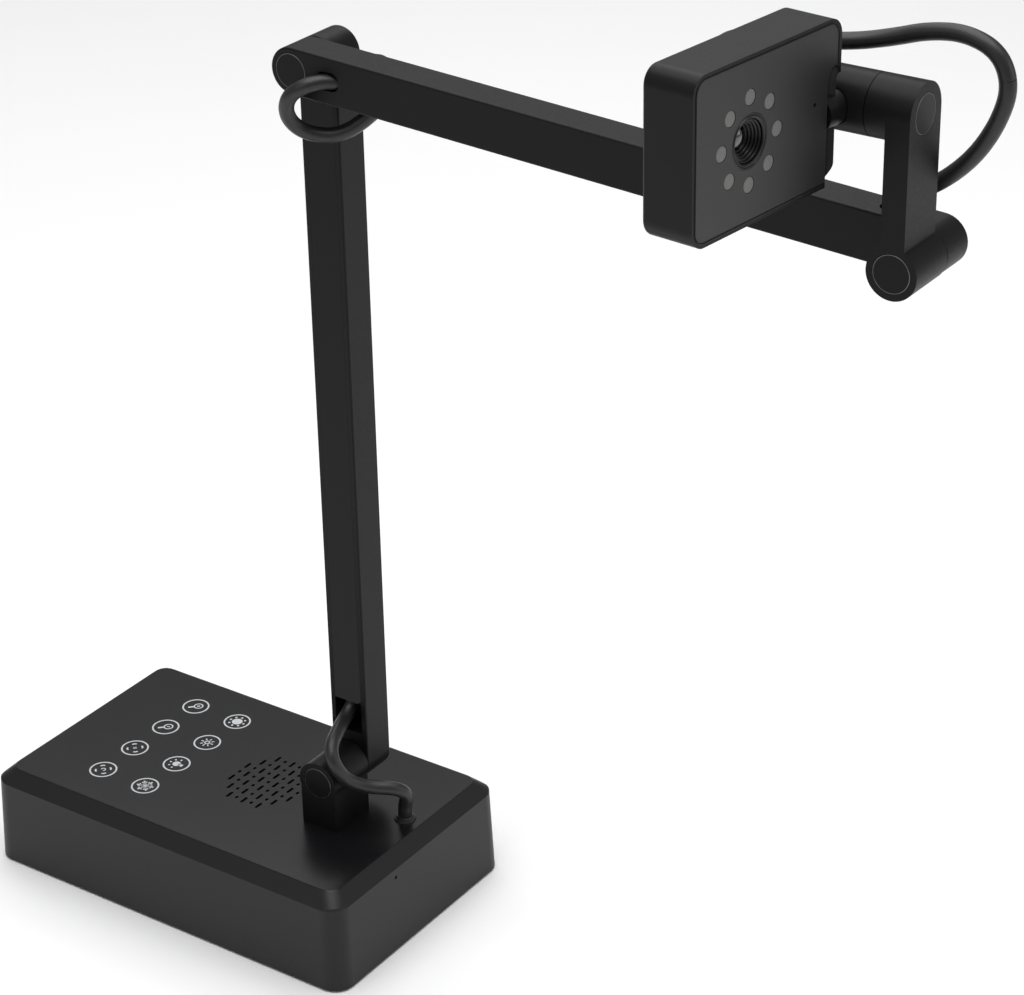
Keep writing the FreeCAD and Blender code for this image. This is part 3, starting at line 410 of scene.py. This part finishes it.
def paper_cone():
    """Black pulp loudspeaker cone: matt and fibrous."""
    material, tree, shader, place = new_material("black_paper_cone", IOR=1.45, Metallic=0.0)
    varied(tree, place, shader, ("0c0c0c", "1a1a19"), (0.8, 0.95), 1.5, 0.4, 0.03, (1, 1, 4))
    return material


def silicone_mat():
    """Black silicone rubber sheet: matt, with a moulded dimple pattern that grips the desk."""
    material, tree, shader, place = new_material("black_silicone_rubber", IOR=1.43, Metallic=0.0)
    _, bump = varied(tree, place, shader, ("101010", "181818"), (0.62, 0.78), 12, 0.5, 0.02)
    dimples = add_node(tree, "ShaderNodeTexVoronoi",
                       inputs={"Vector": place, "Scale": per_metre(2.4)})
    tree.links.new(dimples.outputs["Distance"], bump.inputs["Height"])
    bump.inputs["Distance"].default_value = 0.25 * MM
    return material


def acetal():
    """Natural black acetal washer: waxy satin."""
    material, tree, shader, place = new_material("black_acetal", IOR=1.48, Metallic=0.0)
    varied(tree, place, shader, ("161616", "202020"), (0.38, 0.5), 3, 0.3, 0.004)
    return material


def pale_floor():
    """Pale matt sweep, just uneven enough not to look computed."""
    material, tree, shader, place = new_material("pale_matt_sweep", IOR=1.4, Metallic=0.0,
                                                 Specular_IOR_Level=0.1)
    varied(tree, place, shader, ("f7f7f7", "fafafa"), (0.85, 0.95), 400, 3, 0.01)
    return material


MATERIALS = {}


def finish(word):
    """The material that goes by that word, made the first time it is asked for."""
    makers = {
        "abs": textured_abs, "housing": housing_abs, "anodised": anodised_aluminium,
        "strip": polycarbonate, "rim": turned_rim, "cap": turned_cap, "jacket": soft_cable_jacket,
        "panel": front_acrylic,
        "ink": printing_ink, "lamp": milky_acrylic, "baffle": baffle_black, "glass": coated_glass,
        "steel": plated_steel, "nickel": nickel_shell, "board": solder_mask, "paper": paper_cone,
        "mat": silicone_mat, "acetal": acetal, "floor": pale_floor,
    }
    if word not in MATERIALS:
        MATERIALS[word] = makers[word]()
    return MATERIALS[word]


# Which finish each packed material slot takes.
SLOT_FINISH = {
    "housing_plastic": "abs", "mat_rubber": "mat", "steel": "steel", "circuit_board": "board",
    "socket_steel": "nickel", "cone_paper": "paper", "magnet_steel": "steel",
    "cable_jacket": "jacket", "arm_metal": "anodised", "strip_plastic": "strip", "cap_metal": "cap", "washer_polymer": "acetal",
    "panel_plastic": "panel", "lamp_diffuser": "lamp", "lens_black": "baffle", "lens_glass": "glass",
}
NODE_FINISH = {"base_shell": "housing"}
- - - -
◆ What you need to do
Each line of the listing above should be output exactly.

◆ Solution
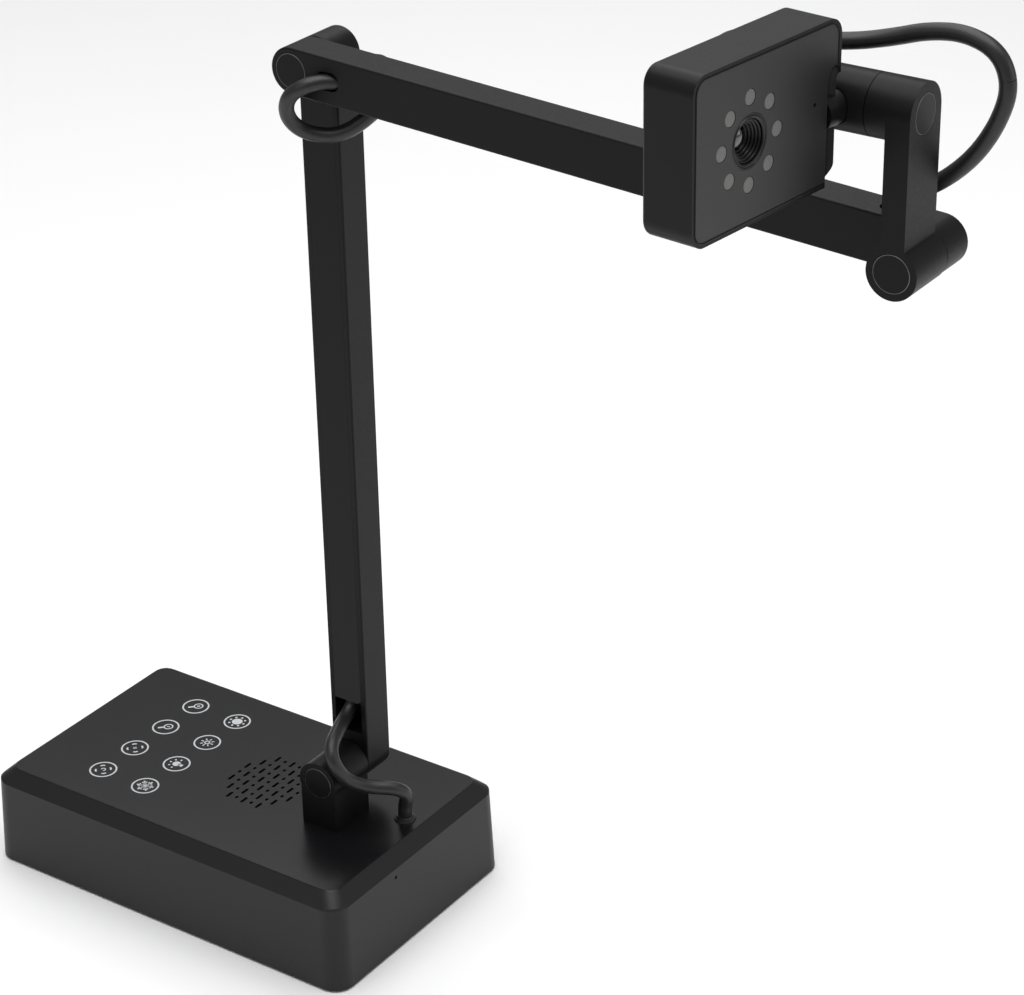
Keep writing the FreeCAD and Blender code for this image. This is part 3, starting at line 410 of scene.py. This part finishes it.
def paper_cone():
    """Black pulp loudspeaker cone: matt and fibrous."""
    material, tree, shader, place = new_material("black_paper_cone", IOR=1.45, Metallic=0.0)
    varied(tree, place, shader, ("0c0c0c", "1a1a19"), (0.8, 0.95), 1.5, 0.4, 0.03, (1, 1, 4))
    return material


def silicone_mat():
    """Black silicone rubber sheet: matt, with a moulded dimple pattern that grips the desk."""
    material, tree, shader, place = new_material("black_silicone_rubber", IOR=1.43, Metallic=0.0)
    _, bump = varied(tree, place, shader, ("101010", "181818"), (0.62, 0.78), 12, 0.5, 0.02)
    dimples = add_node(tree, "ShaderNodeTexVoronoi",
                       inputs={"Vector": place, "Scale": per_metre(2.4)})
    tree.links.new(dimples.outputs["Distance"], bump.inputs["Height"])
    bump.inputs["Distance"].default_value = 0.25 * MM
    return material


def acetal():
    """Natural black acetal washer: waxy satin."""
    material, tree, shader, place = new_material("black_acetal", IOR=1.48, Metallic=0.0)
    varied(tree, place, shader, ("161616", "202020"), (0.38, 0.5), 3, 0.3, 0.004)
    return material


def pale_floor():
    """Pale matt sweep, just uneven enough not to look computed."""
    material, tree, shader, place = new_material("pale_matt_sweep", IOR=1.4, Metallic=0.0,
                                                 Specular_IOR_Level=0.1)
    varied(tree, place, shader, ("f7f7f7", "fafafa"), (0.85, 0.95), 400, 3, 0.01)
    return material


MATERIALS = {}


def finish(word):
    """The material that goes by that word, made the first time it is asked for."""
    makers = {
        "abs": textured_abs, "housing": housing_abs, "anodised": anodised_aluminium,
        "strip": polycarbonate, "rim": turned_rim, "cap": turned_cap, "jacket": soft_cable_jacket,
        "panel": front_acrylic,
        "ink": printing_ink, "lamp": milky_acrylic, "baffle": baffle_black, "glass": coated_glass,
        "steel": plated_steel, "nickel": nickel_shell, "board": solder_mask, "paper": paper_cone,
        "mat": silicone_mat, "acetal": acetal, "floor": pale_floor,
    }
    if word not in MATERIALS:
        MATERIALS[word] = makers[word]()
    return MATERIALS[word]


# Which finish each packed material slot takes.
SLOT_FINISH = {
    "housing_plastic": "abs", "mat_rubber": "mat", "steel": "steel", "circuit_board": "board",
    "socket_steel": "nickel", "cone_paper": "paper", "magnet_steel": "steel",
    "cable_jacket": "jacket", "arm_metal": "anodised", "strip_plastic": "strip", "cap_metal": "cap", "washer_polymer": "acetal",
    "panel_plastic": "panel", "lamp_diffuser": "lamp", "lens_black": "baffle", "lens_glass": "glass",
}
NODE_FINISH = {"base_shell": "housing"}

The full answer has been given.